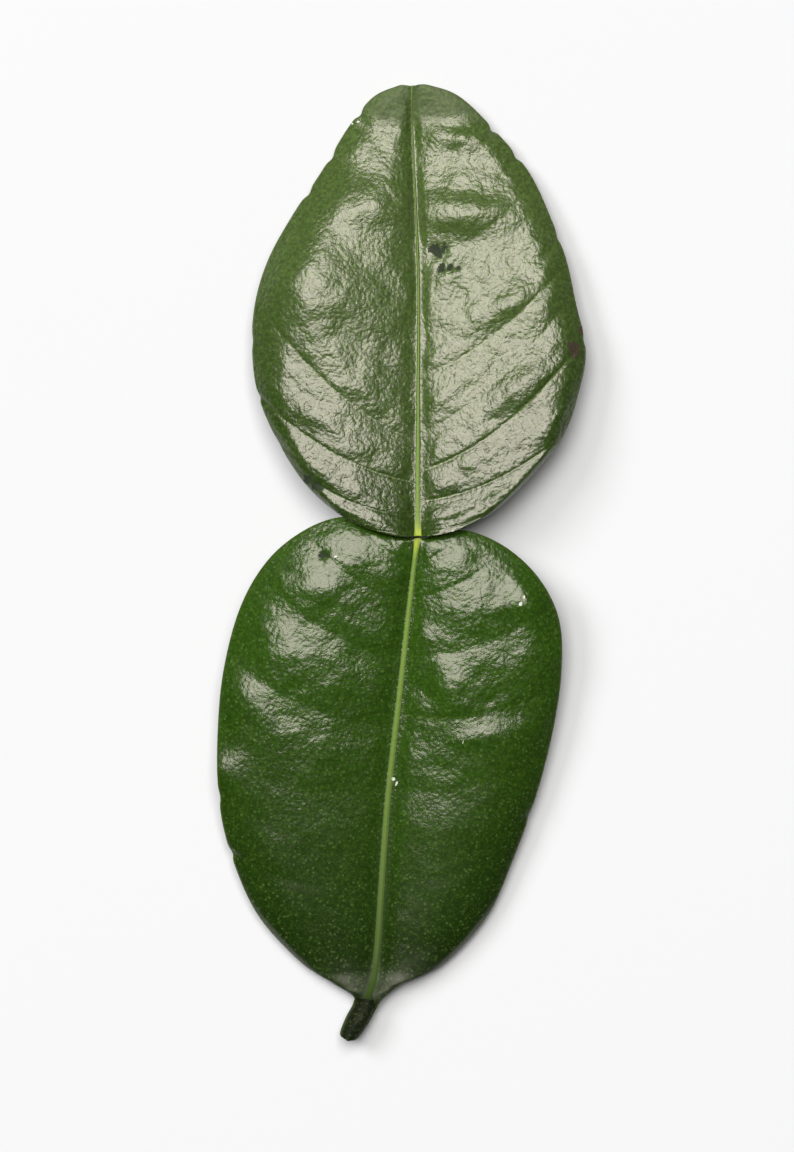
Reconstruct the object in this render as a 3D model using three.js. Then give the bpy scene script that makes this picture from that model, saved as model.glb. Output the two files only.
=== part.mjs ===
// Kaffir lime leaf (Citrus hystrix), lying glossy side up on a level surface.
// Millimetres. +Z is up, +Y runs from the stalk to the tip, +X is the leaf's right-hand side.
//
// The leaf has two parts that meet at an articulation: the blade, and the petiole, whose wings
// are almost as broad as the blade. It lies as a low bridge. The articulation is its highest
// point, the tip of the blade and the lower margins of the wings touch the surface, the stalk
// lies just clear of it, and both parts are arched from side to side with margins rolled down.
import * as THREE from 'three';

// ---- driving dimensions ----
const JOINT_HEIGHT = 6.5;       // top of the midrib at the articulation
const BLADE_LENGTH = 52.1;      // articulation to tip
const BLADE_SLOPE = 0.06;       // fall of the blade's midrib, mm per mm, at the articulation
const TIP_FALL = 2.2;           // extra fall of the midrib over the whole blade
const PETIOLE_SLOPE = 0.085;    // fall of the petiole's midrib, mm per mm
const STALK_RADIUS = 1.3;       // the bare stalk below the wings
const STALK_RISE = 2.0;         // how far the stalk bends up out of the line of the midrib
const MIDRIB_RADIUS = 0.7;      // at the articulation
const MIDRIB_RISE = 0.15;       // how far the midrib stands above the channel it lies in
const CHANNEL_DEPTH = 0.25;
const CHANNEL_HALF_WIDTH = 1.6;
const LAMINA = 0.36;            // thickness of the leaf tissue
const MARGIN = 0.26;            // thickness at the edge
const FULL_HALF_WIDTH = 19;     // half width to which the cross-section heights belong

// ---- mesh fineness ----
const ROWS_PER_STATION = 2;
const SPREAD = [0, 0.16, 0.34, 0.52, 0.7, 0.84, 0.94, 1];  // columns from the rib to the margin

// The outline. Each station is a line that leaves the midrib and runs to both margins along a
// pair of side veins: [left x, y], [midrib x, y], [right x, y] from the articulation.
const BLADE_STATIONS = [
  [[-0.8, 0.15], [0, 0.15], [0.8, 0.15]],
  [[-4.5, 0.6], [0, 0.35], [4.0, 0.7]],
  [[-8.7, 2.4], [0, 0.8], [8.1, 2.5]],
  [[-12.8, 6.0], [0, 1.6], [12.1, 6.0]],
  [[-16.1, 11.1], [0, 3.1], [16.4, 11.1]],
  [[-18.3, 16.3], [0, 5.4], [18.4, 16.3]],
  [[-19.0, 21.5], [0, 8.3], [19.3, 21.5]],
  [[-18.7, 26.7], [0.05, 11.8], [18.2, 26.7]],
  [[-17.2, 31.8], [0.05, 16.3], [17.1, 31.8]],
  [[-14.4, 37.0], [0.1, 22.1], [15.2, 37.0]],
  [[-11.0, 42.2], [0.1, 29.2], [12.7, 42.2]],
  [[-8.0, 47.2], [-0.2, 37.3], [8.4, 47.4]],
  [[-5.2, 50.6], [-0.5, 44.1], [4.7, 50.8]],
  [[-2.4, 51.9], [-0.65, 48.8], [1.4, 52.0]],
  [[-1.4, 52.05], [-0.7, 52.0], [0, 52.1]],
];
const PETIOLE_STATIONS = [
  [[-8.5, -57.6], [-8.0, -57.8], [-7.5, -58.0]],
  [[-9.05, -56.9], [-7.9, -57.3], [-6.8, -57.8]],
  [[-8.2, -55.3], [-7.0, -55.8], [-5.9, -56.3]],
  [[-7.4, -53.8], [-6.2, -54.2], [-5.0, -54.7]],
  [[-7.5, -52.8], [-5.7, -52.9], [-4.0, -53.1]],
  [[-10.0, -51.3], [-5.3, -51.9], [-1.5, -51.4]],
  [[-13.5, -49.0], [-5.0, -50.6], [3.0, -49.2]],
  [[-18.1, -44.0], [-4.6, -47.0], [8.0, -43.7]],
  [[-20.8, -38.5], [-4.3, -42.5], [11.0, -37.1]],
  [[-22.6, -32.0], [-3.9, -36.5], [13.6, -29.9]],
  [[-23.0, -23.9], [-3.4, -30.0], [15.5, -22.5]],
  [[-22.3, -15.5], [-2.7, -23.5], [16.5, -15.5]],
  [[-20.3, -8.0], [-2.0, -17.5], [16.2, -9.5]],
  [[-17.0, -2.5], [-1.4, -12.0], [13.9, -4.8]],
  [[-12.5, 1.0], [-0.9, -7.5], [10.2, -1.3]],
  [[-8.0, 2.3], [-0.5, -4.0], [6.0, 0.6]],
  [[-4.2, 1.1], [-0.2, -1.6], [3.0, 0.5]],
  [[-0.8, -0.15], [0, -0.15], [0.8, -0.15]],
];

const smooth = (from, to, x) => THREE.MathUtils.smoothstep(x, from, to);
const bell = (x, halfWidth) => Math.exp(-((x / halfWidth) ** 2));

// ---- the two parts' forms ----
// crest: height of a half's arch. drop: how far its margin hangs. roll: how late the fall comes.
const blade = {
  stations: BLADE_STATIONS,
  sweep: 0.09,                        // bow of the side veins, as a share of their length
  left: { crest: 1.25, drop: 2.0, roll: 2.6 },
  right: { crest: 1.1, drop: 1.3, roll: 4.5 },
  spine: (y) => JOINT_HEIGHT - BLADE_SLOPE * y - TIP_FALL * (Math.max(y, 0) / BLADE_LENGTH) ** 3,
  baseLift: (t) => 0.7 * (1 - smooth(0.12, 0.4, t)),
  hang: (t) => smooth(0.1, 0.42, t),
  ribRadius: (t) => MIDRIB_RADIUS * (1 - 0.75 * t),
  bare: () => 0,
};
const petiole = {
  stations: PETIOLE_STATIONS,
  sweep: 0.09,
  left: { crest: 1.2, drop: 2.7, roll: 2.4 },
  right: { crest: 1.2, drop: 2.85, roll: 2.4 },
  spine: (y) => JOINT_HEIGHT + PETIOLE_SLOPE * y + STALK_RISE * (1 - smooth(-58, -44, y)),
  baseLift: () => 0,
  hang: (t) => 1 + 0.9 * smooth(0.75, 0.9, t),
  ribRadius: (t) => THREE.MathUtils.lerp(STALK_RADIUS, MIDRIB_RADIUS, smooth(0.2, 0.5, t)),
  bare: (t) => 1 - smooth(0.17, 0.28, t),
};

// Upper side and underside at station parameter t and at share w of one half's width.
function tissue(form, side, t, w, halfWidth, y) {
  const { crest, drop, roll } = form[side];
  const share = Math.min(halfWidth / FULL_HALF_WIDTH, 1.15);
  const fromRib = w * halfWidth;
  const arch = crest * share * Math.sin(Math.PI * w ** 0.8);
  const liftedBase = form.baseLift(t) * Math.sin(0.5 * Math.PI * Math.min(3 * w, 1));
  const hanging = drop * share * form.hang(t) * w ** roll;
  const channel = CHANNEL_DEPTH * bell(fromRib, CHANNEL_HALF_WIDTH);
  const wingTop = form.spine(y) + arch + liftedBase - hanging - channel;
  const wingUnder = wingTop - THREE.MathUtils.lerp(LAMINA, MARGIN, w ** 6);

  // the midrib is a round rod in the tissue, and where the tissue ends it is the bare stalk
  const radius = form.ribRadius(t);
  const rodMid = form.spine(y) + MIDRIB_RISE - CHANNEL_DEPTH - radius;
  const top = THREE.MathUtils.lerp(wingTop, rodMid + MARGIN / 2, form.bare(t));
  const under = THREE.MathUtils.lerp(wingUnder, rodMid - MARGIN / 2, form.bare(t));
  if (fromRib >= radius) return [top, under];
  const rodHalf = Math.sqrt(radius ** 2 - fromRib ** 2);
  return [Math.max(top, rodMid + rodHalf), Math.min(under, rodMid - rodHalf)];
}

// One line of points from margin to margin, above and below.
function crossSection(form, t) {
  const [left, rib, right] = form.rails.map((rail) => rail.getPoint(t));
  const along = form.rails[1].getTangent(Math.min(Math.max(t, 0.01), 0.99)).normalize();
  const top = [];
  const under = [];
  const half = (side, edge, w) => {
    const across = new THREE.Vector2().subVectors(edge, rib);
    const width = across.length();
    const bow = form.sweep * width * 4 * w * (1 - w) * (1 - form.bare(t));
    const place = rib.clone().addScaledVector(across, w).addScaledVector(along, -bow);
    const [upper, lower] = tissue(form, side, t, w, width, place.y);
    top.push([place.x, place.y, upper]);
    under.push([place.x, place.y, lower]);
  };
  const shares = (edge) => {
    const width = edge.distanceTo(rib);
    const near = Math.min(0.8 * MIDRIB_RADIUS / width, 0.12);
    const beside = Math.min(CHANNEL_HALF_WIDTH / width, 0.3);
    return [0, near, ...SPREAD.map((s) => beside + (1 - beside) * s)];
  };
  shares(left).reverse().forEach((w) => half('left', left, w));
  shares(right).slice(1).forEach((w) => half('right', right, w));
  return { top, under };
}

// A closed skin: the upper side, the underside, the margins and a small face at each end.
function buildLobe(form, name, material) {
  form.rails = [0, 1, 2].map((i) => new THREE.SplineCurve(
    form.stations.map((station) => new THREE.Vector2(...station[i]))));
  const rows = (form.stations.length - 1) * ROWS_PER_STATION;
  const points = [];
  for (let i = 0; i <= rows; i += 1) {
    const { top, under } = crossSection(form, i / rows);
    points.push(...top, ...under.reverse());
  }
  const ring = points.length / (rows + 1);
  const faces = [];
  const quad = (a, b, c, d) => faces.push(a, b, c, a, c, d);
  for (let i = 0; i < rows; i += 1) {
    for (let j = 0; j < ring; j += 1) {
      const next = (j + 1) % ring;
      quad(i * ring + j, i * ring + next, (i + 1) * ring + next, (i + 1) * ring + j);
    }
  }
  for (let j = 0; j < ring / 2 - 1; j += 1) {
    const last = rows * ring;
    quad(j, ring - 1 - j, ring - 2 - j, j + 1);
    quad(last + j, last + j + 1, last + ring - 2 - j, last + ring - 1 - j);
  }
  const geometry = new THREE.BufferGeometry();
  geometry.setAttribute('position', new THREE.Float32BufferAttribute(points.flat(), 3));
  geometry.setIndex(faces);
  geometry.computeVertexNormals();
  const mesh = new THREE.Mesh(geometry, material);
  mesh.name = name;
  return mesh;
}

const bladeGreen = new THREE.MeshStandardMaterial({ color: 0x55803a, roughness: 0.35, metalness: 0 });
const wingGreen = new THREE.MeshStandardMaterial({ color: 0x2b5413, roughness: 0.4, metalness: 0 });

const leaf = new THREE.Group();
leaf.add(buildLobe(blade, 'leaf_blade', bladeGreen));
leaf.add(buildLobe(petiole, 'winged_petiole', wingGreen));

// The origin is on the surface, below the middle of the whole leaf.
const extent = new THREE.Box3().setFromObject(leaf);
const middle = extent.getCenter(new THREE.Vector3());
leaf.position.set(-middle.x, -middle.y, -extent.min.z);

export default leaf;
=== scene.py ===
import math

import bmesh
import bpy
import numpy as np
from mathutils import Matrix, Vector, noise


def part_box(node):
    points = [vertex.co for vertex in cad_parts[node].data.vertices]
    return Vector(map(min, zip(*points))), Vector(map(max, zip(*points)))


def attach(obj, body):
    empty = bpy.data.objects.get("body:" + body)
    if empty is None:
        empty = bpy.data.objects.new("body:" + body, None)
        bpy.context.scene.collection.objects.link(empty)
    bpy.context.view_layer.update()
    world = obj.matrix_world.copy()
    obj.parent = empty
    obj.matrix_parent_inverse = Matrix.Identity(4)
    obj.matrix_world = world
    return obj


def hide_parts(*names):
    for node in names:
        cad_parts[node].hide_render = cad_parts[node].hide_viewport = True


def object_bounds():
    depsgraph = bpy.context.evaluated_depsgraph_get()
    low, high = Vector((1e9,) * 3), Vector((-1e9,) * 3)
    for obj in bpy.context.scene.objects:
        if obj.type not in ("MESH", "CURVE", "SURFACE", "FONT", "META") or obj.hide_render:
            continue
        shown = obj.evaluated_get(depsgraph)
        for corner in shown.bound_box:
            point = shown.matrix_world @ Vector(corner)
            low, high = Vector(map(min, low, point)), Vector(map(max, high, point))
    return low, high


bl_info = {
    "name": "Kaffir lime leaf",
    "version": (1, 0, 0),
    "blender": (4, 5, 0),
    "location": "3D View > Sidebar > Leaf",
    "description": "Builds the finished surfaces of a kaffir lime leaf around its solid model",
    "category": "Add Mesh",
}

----

### [Stated goal]
Return the opening line of the data and every line after it through the line containing "import * as THREE from 'three';", please, exactly as written and with nothing added.

### [Problem solution]
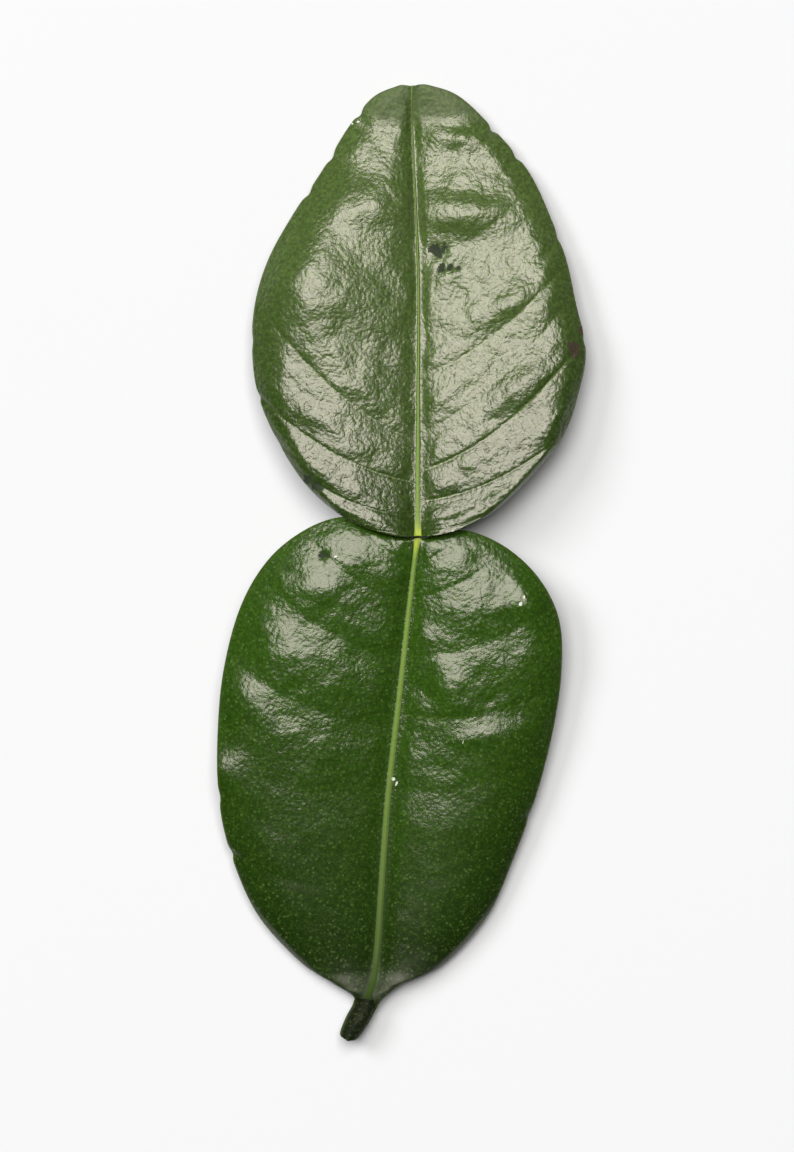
Reconstruct the object in this render as a 3D model using three.js. Then give the bpy scene script that makes this picture from that model, saved as model.glb. Output the two files only.
=== part.mjs ===
// Kaffir lime leaf (Citrus hystrix), lying glossy side up on a level surface.
// Millimetres. +Z is up, +Y runs from the stalk to the tip, +X is the leaf's right-hand side.
//
// The leaf has two parts that meet at an articulation: the blade, and the petiole, whose wings
// are almost as broad as the blade. It lies as a low bridge. The articulation is its highest
// point, the tip of the blade and the lower margins of the wings touch the surface, the stalk
// lies just clear of it, and both parts are arched from side to side with margins rolled down.
import * as THREE from 'three';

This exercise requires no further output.